I think I could handle a century (a 100 km ride) without problems. I've even gone from home to Antipolo; I met with friends at school and we rode our bikes to a friend's house in Antipolo and had steak. The uphill was tough but we managed to get to Antipolo, though we had to take rest-stops along the way. If I could get some friends to go with me, I'd like to go to Tagaytay by bike in the near-future.

My friends think it's eccentric to go to school by bike; at first they thought it was a way of dealing with the delayed salary, but now that I regularly get my salary, I don't need to worry about the fare. It's good that my school is tolerant, because I really like riding my bike. I even bought a second bike for shopping and another one for use in my hometown.
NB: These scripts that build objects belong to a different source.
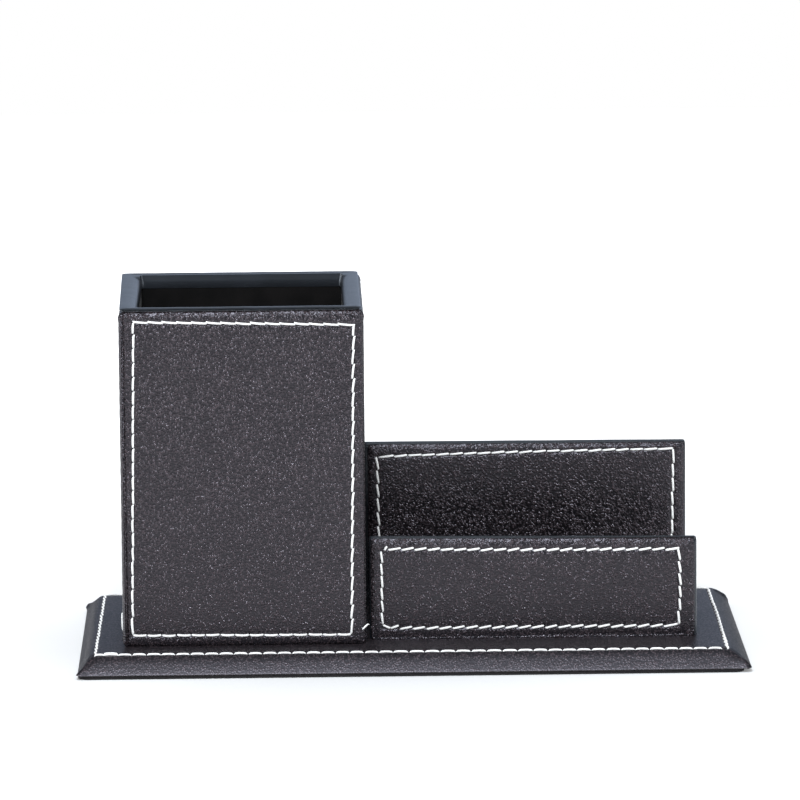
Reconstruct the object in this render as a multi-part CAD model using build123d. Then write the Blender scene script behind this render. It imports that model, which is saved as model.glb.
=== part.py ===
"""Desk organiser in stitched leather: a square pen cup and a two-board card holder on one base.

Millimetres. Origin at the centre of the base's underside, +X to the right, +Y to the back, +Z up.
Each piece is written to parts/NODE.step.
"""
import os

from build123d import *

# Leather, card, felt and thread
leather = 0.8            # cover leather and the leather of each stitched panel
card = 0.6               # stiffener that each stitched panel is turned round
wrap = 0.6               # thin plain leather on the cup's sleeve and the boards' backs
lining = 0.8             # flannel inside the cup
felt = 0.6               # felt under the base
thread_width = 0.9
thread_rise = 0.75       # top of a stitch above the floor of its groove
thread_web = 0.25        # the thread where it dips between two stitches
groove_depth = 0.35      # how far the thread pulls the leather in
groove_slack = 0.15      # leather's clearance on each side of the thread
stitch_gap = 0.6
stitch_ramp = 0.5        # length over which a stitch rises out of its hole

# Pen cup
cup_width = 73.0
cup_depth = 73.0
cup_height = 102.0       # above the base
cup_wall = 3.0           # fibreboard of the box
cup_floor_thick = 4.0
rim_turn = 1.2           # how far the sleeve's turned rim comes down inside
cup_stitch_pitch = 4.3

# Card holder
board_width = 98.0
board_core = 2.6         # fibreboard of the two boards
front_board_height = 30.4
back_board_height = 51.0
back_board_reach = 0.7     # the back board comes this much nearer to the cup
slot_depth = 42.2        # free space between the two boards
board_stitch_pitch = 3.95

# Stitched panels
cup_panel_drop = 0.9     # a cup panel's top edge below the rim
board_panel_drop = 0.3   # a board panel's top edge below the board's top edge
panel_reveal = 0.4       # a board's panel inside the board's ends
panel_round = 0.6        # soft front edges of a turned panel
side_stitch_inset = 2.8  # stitch line from the panel's upright edges
top_stitch_inset = 3.1
foot_stitch_inset = 3.5

# Places on the base
left_margin = 13.5       # base edge to the cup
right_margin = 14.3      # boards to the base edge
front_margin = 16.5      # base edge to the cup's front
back_margin = 10.5       # cup's back to the base edge
board_gap = 1.2          # between the cup and the boards
board_setback = 6.5      # front board behind the cup's front

# Base
base_board_thick = 4.3
bevel_run = 5.1          # width of the sloping edge, seen from above
bevel_bow = 0.55         # how far the slope bulges from a straight line
lip_rise = 0.4           # the edge's widest line above the leather's underside
lip_inset = 1.0          # leather drawn in under the widest line
turn_under = 12.0        # leather glued on the board's underside
felt_inset = 2.0         # felt inside the base's widest outline
base_stitch_inset = 0.7  # stitch line inside the flat top
base_stitch_pitch = 4.3

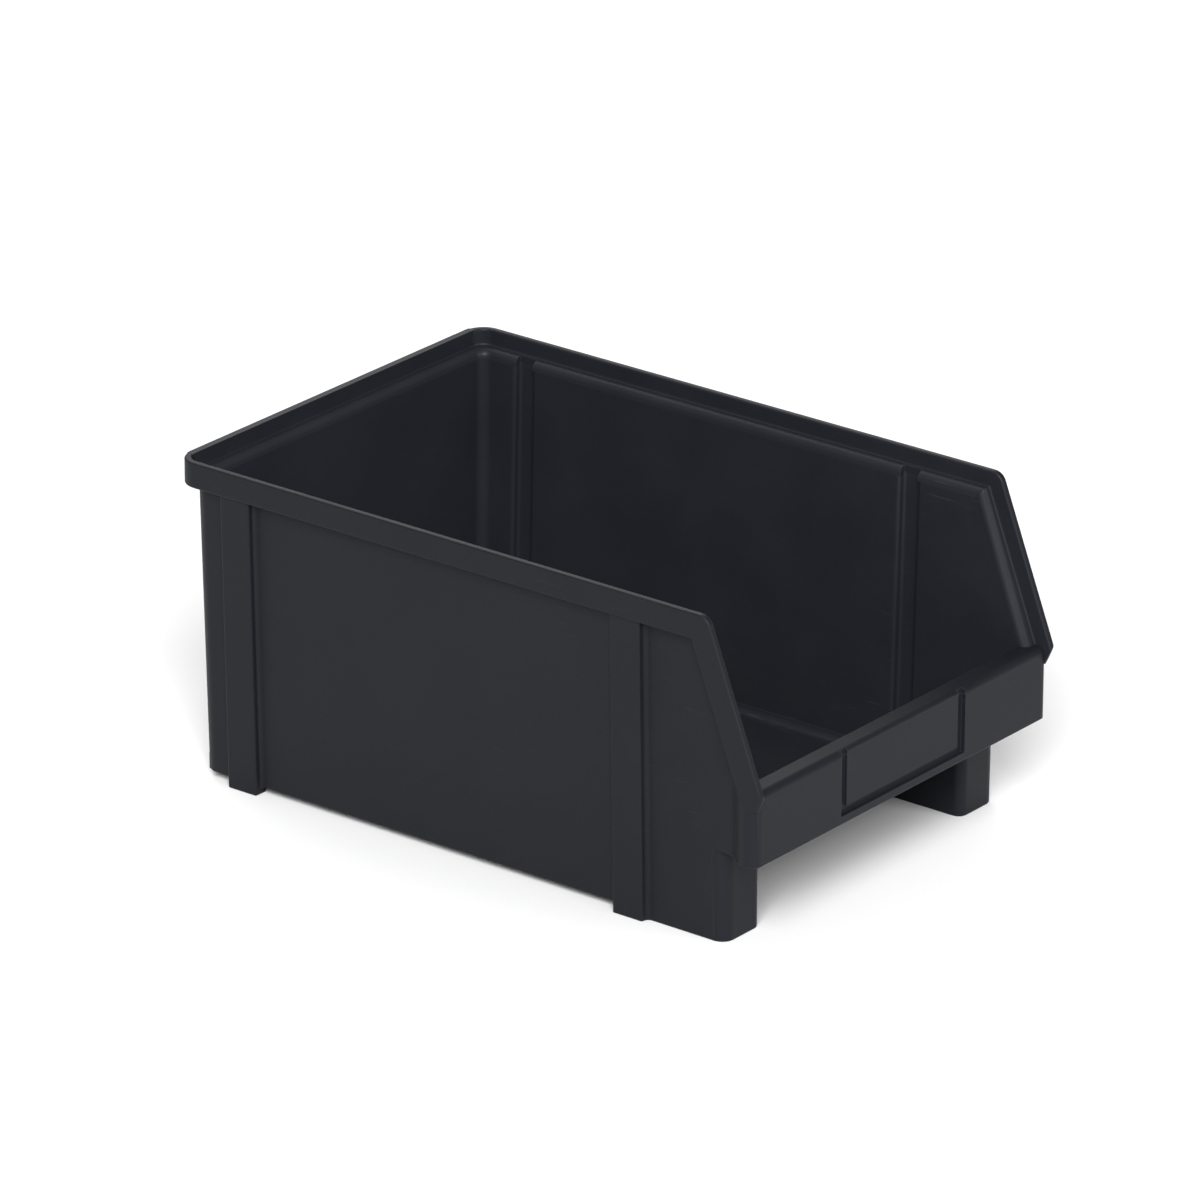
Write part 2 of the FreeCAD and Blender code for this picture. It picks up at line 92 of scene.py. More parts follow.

My needs are taken care of: I go to school, eat out or shop. In fact, I bought my second computer (a netbook) by going to Gilmore avenue (just 30 minutes away) by bike.

I don't envy people who ride cars; I have them beat whenever there's a traffic jam. My commute time is invariant, even during a heavy downpour. (I do have a raincoat in case it rains. ) Where cars would struggle, I just pass them by. I might get a motorcycle later, but I think procrastination will keep it from happening in the near future. For now though, I will keep using my bike.

2 comments:

Helen Mary Labao said...

you still bike to school until now? hahaha. wow. buti hindi ka nangingitim sa usok ng edsa! hahaha.

Mike said...

I still bike to school but I don't travel along Edsa. I bought a map so that I could plot a good bike route. I pass through araneta avenue, then along del monte. My bike route then switches to Examiner street (I pass the Aquino home everyday) and then Quezon Avenue. As for the smoke-- I actually feel worse when riding a bus or a jeep. :-) What's your route when going to work? (and how long does it take?)